Begin Material shown

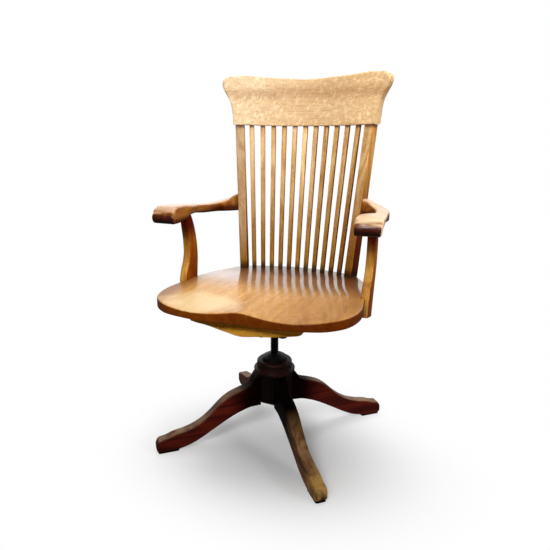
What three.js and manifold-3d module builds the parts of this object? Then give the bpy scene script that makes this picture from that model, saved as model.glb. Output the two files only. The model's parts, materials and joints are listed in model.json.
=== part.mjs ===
// Bankers swivel chair in oak and black iron: saddle seat, fanned slat back, shaped arms,
// four-legged base with an adjusting nut, and a sprung tilt iron under the seat.
// Millimetres, +Z up, the sitter faces -Y. Built around the spindle's axis, then stood on z = 0
// with its bounding box centred on the origin. Heights stack up from the floor to the crest.
import * as THREE from "three";
import { mergeVertices } from "three/addons/utils/BufferGeometryUtils.js";
import Module from "manifold-3d";

const wasm = await Module();
wasm.setup();

// Driving dimensions
const gap = 0.3; // clearance between neighbouring pieces
const overrun = 20; // how far a cutter runs past what it cuts
const deg = Math.PI / 180;
const round = { wide: 44, tube: 32, bar: 24, bolt: 14, screw: 10 }; // sides of turned pieces

const hub = {
  acrossFlats: 92,
  bottom: 105.5, // height of its underside above the floor
  height: 88,
  ringRadius: 57.5,
  ringHeight: 10,
  ringEase: 3,
  capRadius: 49,
  capHeight: 33, // ring and drum together
  lip: 7,
};
const leg = {
  reach: 339, // spindle axis to the end of the toe
  below: 2, // how far the leg's top stays below the hub's
  deep: 8, // how far the leg's root hangs below the hub
  toe: 37.5, // height of the toe's top
  halfWidthHub: 17.5,
  halfWidthToe: 15.5,
  round: 4,
  turn: 38.6 * deg, // the seat stands turned a little off the legs' diagonals
};
const tenon = { leg: 15, legWidth: 12, legTop: 14, legHeight: 58, back: 13, stile: 15, stileDepth: 18 };
const pad = { height: 4.5, length: 57, inset: 4, halfWidth: 14, corner: 5 };
const socket = { radius: 17, bore: 11.3, flangeRadius: 36, flange: 3, above: 4 };
const plate = { radius: 38, thickness: 3 };
const nut = { baseRadius: 33, topRadius: 17, height: 13, rim: 4 };
const spindle = {
  radius: 11,
  rest: 21, // height of its foot above the hub's underside
  exposed: 51.4, // adjusting nut to the shoulder
  pintleRadius: 8.5,
  pintle: 34,
  keyWidth: 4,
  keyDepth: 2.5,
  keyEnd: 10,
  ease: 1.5,
};
const head = {
  pivotLift: 52, // spindle's shoulder to the pivot pin
  pivotAhead: 10, // how far the pin lies ahead of the spindle
  radius: 21,
  crown: 7, // metal above the pintle
  cheekIn: 14,
  cheekOut: 24,
  cheekFoot: 8,
  bossWall: 6,
  flare: 6,
  web: 4,
  ribHalf: 9.5,
  ribSag: 2.5,
  noseSag: 8,
  noseRoot: 6, // height of the nose's root above the head's foot
  stopReach: 108,
  stopHalf: 10,
  stopDepth: 12,
};
const pin = { radius: 7, headRadius: 10, head: 4 };
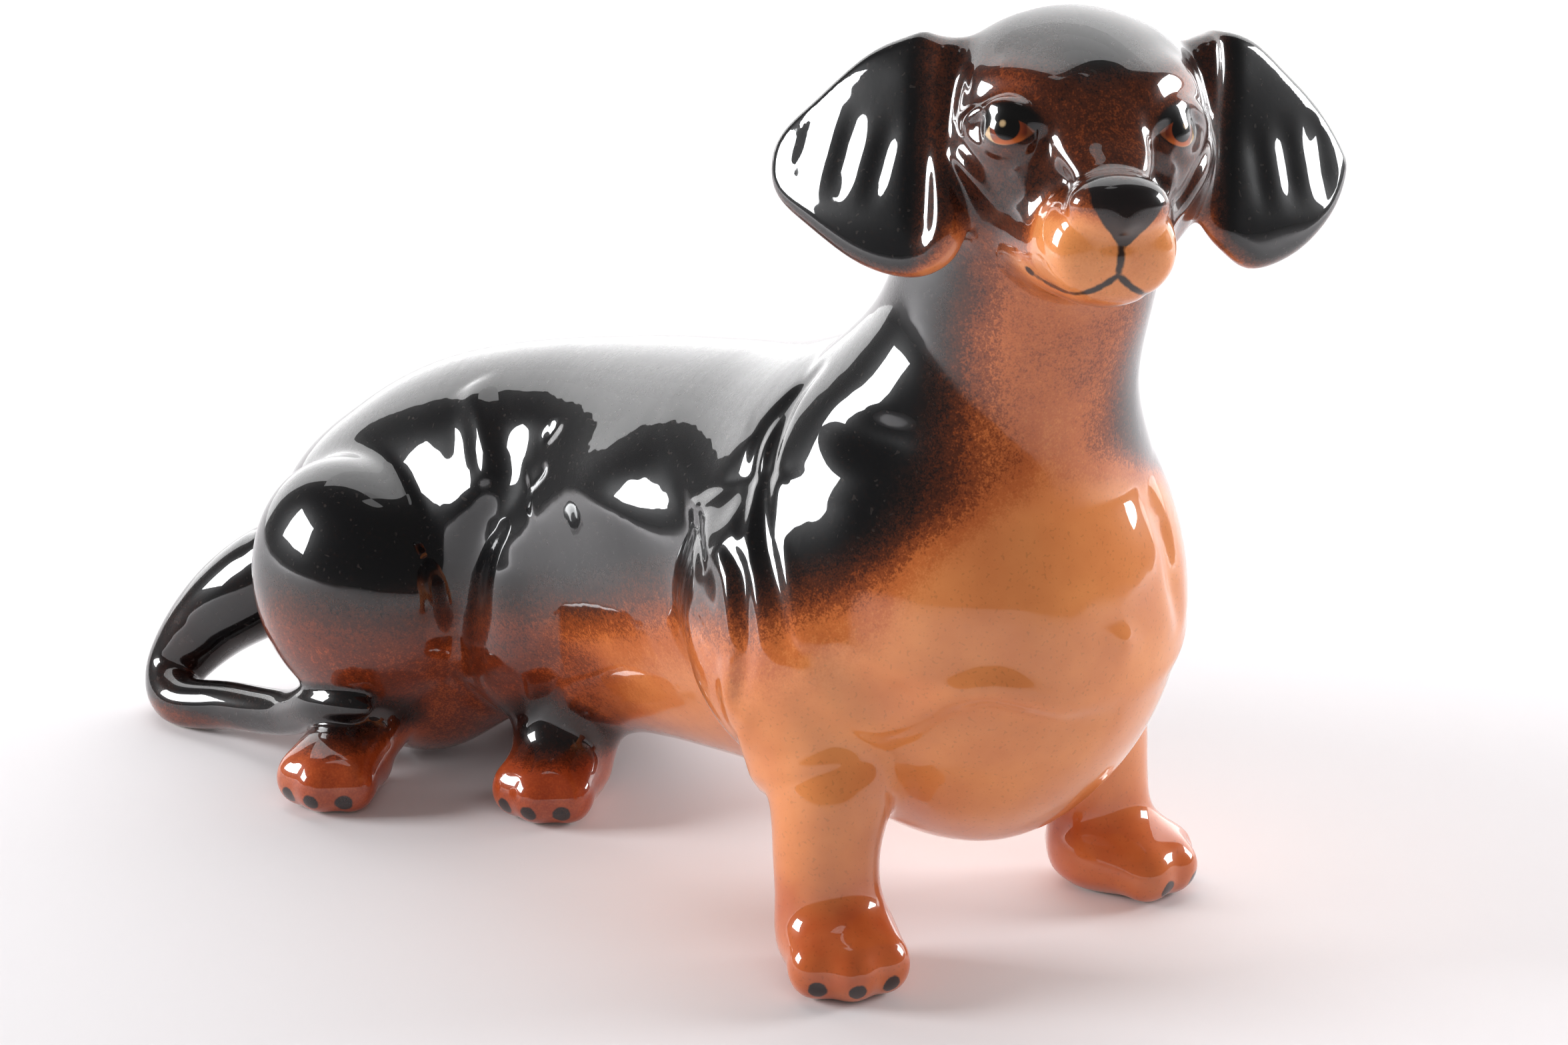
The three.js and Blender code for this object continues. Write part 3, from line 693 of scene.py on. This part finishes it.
# ---- Pieces ----
def refine(points, normals, faces):
    """Splits each triangle in four, laying the new points on the modelled surface."""
    pairs = np.sort(np.concatenate([faces[:, [0, 1]], faces[:, [1, 2]], faces[:, [2, 0]]]), axis=1)
    edges, index, count = np.unique(pairs, axis=0, return_inverse=True, return_counts=True)
    index = index.reshape(3, -1)
    middle = points[edges].mean(1)
    lean = normals[edges].sum(1)
    lean /= np.linalg.norm(lean, axis=1)[:, None]
    inner = np.nonzero(count == 2)[0]
    q = middle[inner]
    for _ in range(2):
        value, grad = sample(full, low, q)
        q = q - grad * (value / (grad * grad).sum(1).clip(0.1))[:, None]
    value, grad = sample(full, low, q)
    middle[inner] = q
    lean[inner] = grad / np.linalg.norm(grad, axis=1)[:, None]
    n = len(points)
    ab, bc, ca = index + n
    a, b, c = faces.T
    split = np.concatenate([np.stack(t, 1) for t in ((a, ab, ca), (ab, b, bc), (ca, bc, c), (ab, bc, ca))])
    return np.vstack([points, middle]), np.vstack([normals, lean]), split


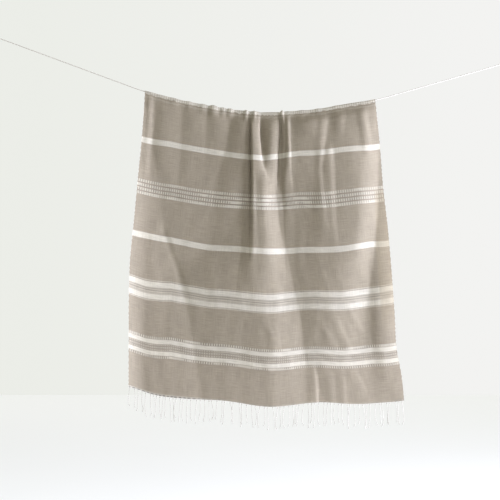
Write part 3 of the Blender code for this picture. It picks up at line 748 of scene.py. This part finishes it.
# ---- Materials
class Value:
    """What a node gives; sums with it add nodes to the same tree."""

    def __init__(self, socket):
        self.socket = socket
        self.tree = socket.id_data

    def maths(self, operation, *others):
        inputs = dict(enumerate((self, *others)))
        return given_by(self.tree, "ShaderNodeMath", 0, inputs, operation=operation)

    def __add__(self, other):
        return self.maths("ADD", other)

    def __sub__(self, other):
        return self.maths("SUBTRACT", other)

    def __rsub__(self, other):
        return self.maths("MULTIPLY_ADD", -1.0, other)

    def __mul__(self, other):
        return self.maths("MULTIPLY", other)

    def __truediv__(self, other):
        return self.maths("DIVIDE", other)

    __radd__ = __add__
    __rmul__ = __mul__

    def ramp(self, start, end):
        """0 below the start, 1 above the end, and an even S between."""
        ends = {"Value": self, "From Min": start, "From Max": end}
        return given_by(self.tree, "ShaderNodeMapRange", "Result", ends, interpolation_type="SMOOTHSTEP")

    def wave(self, length):
        """A sine wave from -1 to 1, of this length."""
        return (self * (2.0 * math.pi / length)).maths("SINE")

    def parts(self):
        """The three parts of a vector."""
        return [Value(part) for part in add_node(self.tree, "ShaderNodeSeparateXYZ", {0: self}).outputs]

    def noise(self, scale, detail=2.0, roughness=0.5):
        """Noise round 0.5 over a vector, at one scale or at its own scale along each axis."""
        place = self
        if isinstance(scale, tuple):
            place = given_by(self.tree, "ShaderNodeMapping", 0, {"Vector": self, "Scale": scale})
            scale = 1.0
        settings = {"Vector": place, "Scale": scale, "Detail": detail, "Roughness": roughness}
        return given_by(self.tree, "ShaderNodeTexNoise", "Fac", settings)


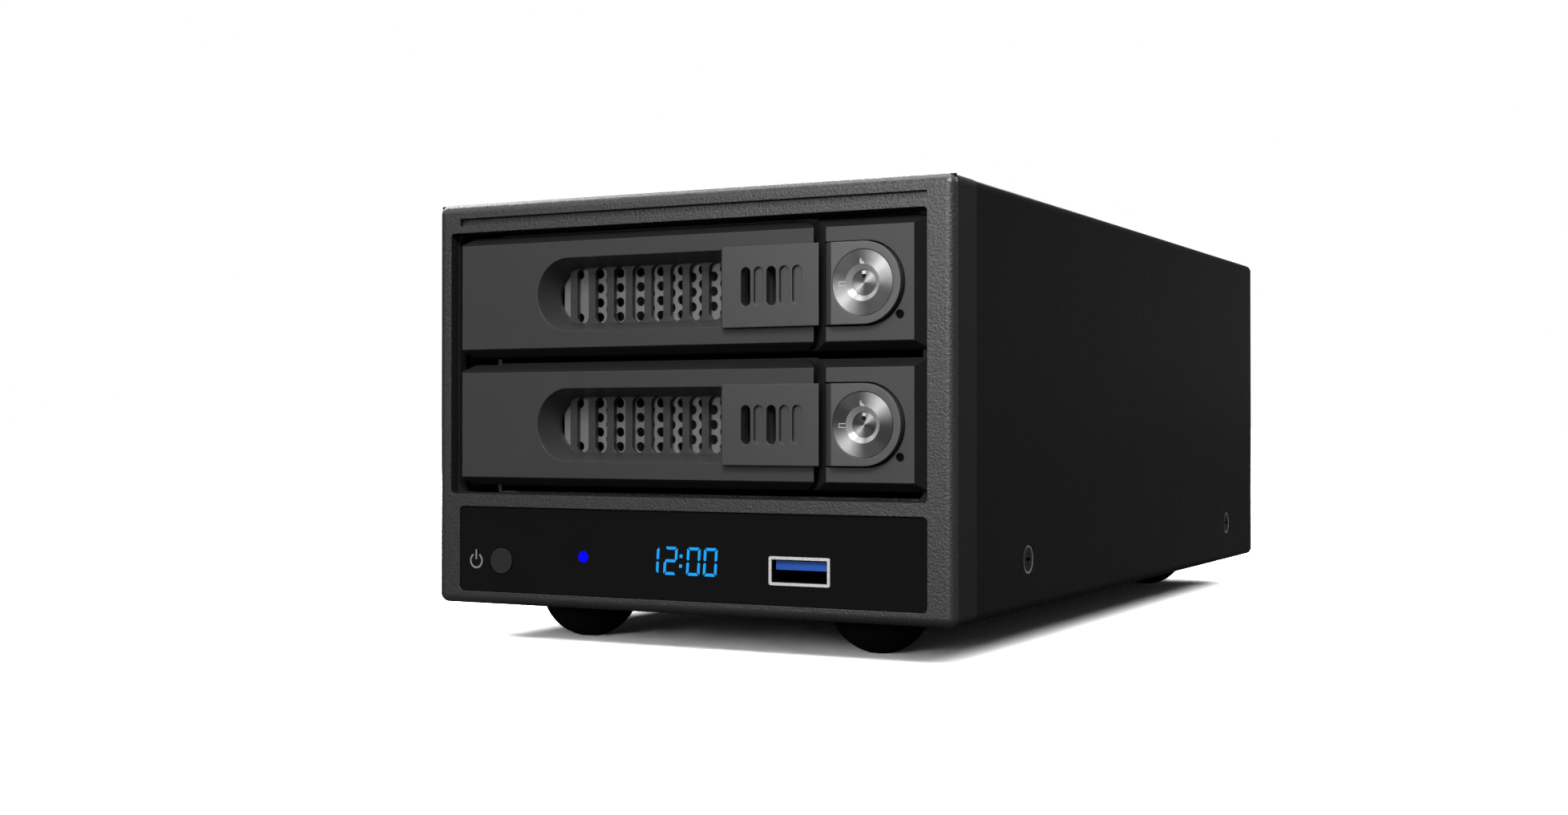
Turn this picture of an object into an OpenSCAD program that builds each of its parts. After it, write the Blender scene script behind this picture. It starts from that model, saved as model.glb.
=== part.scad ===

End Material shown

# [Task description]
Begin with the line that contains "Turn this picture" and set down each line exactly until the records above end, including the final line.

# [Solved problem]
Turn this picture of an object into an OpenSCAD program that builds each of its parts. After it, write the Blender scene script behind this picture. It starts from that model, saved as model.glb.
=== part.scad ===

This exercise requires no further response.